PROBLEM TO WORK ON: From the listing below, pick out each line with the word "axes".

INFORMATION SUPPLIED:
(begin)
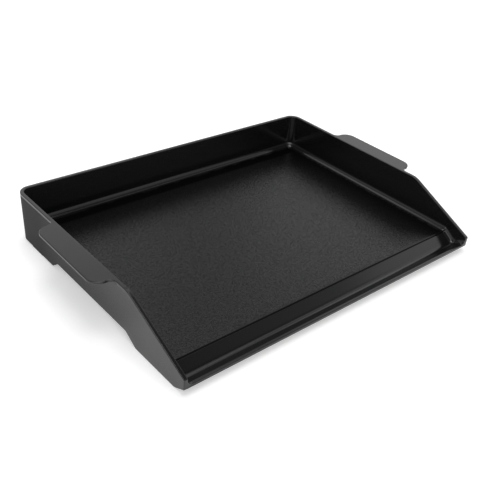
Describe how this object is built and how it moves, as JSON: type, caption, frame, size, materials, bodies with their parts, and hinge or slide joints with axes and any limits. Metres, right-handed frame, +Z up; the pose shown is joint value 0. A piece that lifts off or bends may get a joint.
(end)
(begin)
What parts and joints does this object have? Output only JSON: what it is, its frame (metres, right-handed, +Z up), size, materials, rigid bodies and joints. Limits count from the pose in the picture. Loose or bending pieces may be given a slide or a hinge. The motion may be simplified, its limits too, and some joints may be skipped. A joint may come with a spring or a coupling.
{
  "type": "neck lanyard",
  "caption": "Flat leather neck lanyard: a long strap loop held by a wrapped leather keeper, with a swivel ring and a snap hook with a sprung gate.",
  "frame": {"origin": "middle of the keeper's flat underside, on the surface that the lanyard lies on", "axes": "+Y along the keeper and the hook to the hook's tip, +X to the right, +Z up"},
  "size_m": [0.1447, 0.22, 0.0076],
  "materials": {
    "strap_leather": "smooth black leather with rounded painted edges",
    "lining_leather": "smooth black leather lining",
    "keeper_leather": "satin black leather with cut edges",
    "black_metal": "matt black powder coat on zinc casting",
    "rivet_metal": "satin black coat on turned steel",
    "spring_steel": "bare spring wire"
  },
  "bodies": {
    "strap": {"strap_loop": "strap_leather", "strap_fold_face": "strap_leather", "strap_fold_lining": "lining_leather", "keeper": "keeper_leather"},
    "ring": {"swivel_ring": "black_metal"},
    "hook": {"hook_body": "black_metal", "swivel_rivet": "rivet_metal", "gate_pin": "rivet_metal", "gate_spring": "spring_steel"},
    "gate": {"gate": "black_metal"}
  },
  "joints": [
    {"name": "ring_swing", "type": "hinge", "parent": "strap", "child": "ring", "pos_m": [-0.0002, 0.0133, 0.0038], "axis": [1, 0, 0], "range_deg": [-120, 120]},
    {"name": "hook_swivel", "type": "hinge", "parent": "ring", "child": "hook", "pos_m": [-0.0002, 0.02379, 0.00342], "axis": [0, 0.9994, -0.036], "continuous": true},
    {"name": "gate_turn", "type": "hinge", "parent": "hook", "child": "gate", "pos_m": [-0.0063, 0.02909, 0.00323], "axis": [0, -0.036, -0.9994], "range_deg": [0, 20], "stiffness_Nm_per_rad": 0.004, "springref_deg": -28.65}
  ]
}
(end)
EXERCISE RESULT:
Describe how this object is built and how it moves, as JSON: type, caption, frame, size, materials, bodies with their parts, and hinge or slide joints with axes and any limits. Metres, right-handed frame, +Z up; the pose shown is joint value 0. A piece that lifts off or bends may get a joint.
  "frame": {"origin": "middle of the keeper's flat underside, on the surface that the lanyard lies on", "axes": "+Y along the keeper and the hook to the hook's tip, +X to the right, +Z up"},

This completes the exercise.